There is a haunting quality to man's nature — he feels what he cannot grasp. Death stands across every path, and conscience whispers of what lies past it.

And God has fixed the place and time of all in this cycle of things that pass and return, among the generations which yet do not return. Eternity, too, is set in man's heart, surrounded as he is by that which is for the moment; but eternity no wisdom of his can pierce: it is the wisdom of which death is the price paid, and it cannot escape or look beyond it. Death brings down all to its level — wise and fool, and man and beast: what difference? save that the beast can fill his place for a time with no regrets and no looking ahead, and man cannot. Death he hates and dreads, and conscience forebodes judgment.

Frederick W Grant

"Beautiful in Its Time" — God's Original Order

The phrase reaches back to creation itself. Whatever ruin has since followed, God's hand made all things in perfect order.

At once, and at the word of God, everything came into being in the most perfect order and beauty: "He has made everything beautiful in its time" (Eccl. 3:11). If we find the earth at some later time of its history in a state of ruin, every man that knows God knows He never made it thus, but perfect. We can truthfully say of its waste condition, "An enemy has done this."

James Boyd

The Time-State as Divine Parenthesis

The "world" placed in man's heart is the present age — a parenthesis between two eternities. God uses its labour to exercise the sons of men until the moment when His mystery is finished.

It has been said of this time-state, that it is "a divine parenthesis in the midst of eternity." The eye of man naturally can only look at the state of things in which as a creature he is set. Hence we read, in Ecc. 3:11, "He hath set the world in their hearts," that is, this time epoch... God in His goodness uses the travail which belongs to such a state to exercise the sons of men in it; but there is a moment coming when the mystery of God, which from beginning to end He has been working out through this time-state, will be finished. "What God doeth it shall be for ever," and the words, "It is done" (Rev. 21:6), tell us that time is no more.

Magazines

The Wholesome Limit of Man's Knowledge

It is good for man to be humbled by this boundary.

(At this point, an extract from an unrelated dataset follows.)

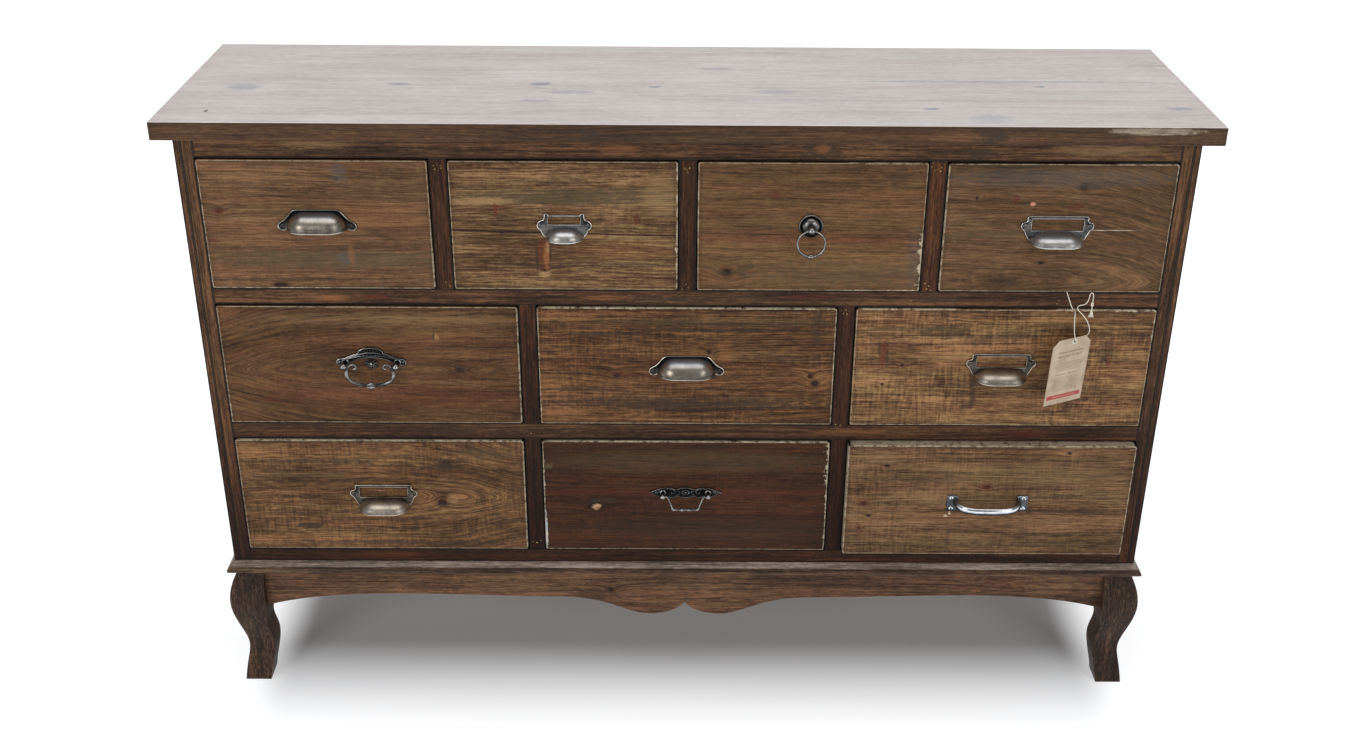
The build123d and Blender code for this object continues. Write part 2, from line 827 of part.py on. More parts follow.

Solomon turns from the search to a simple recipe for living: rejoice, do good, receive God's gifts, and trust the Maker.

It is wholesome for man to feel how little he can find out from the beginning to the end the working that God works. Of Himself we can only receive what God reveals... The Preacher accordingly speaks his conviction that there is nothing better for them — nothing good in them — but to rejoice and to do good... Man should in Him trust, gifted as he is, yet in a scene altogether beyond him; and then what must the Maker be? As man, he is to receive what his nature needs, provided ungrudgingly for him to see or enjoy good in all his labour.

William Kelly

Summary

- Two states: Man lives bound to "a time" for everything, while God works toward an end that endures "for ever."

- Eternity in the heart: The Hebrew olam means man carries a sense of the age — even of eternity — which his natural wisdom cannot pierce, with death standing as the barrier.

- Beautiful by design: Creation came forth perfect from God's hand; ruin in the world is the enemy's work, not the Maker's.

- Divine parenthesis: The present time-state is a span God uses to exercise the sons of men, until His mystery is finished and "it is done."

- Wholesome ignorance: Not being able to trace God's work end-to-end is meant to humble man into trust — to rejoice, do good, eat, drink, and fear before Him.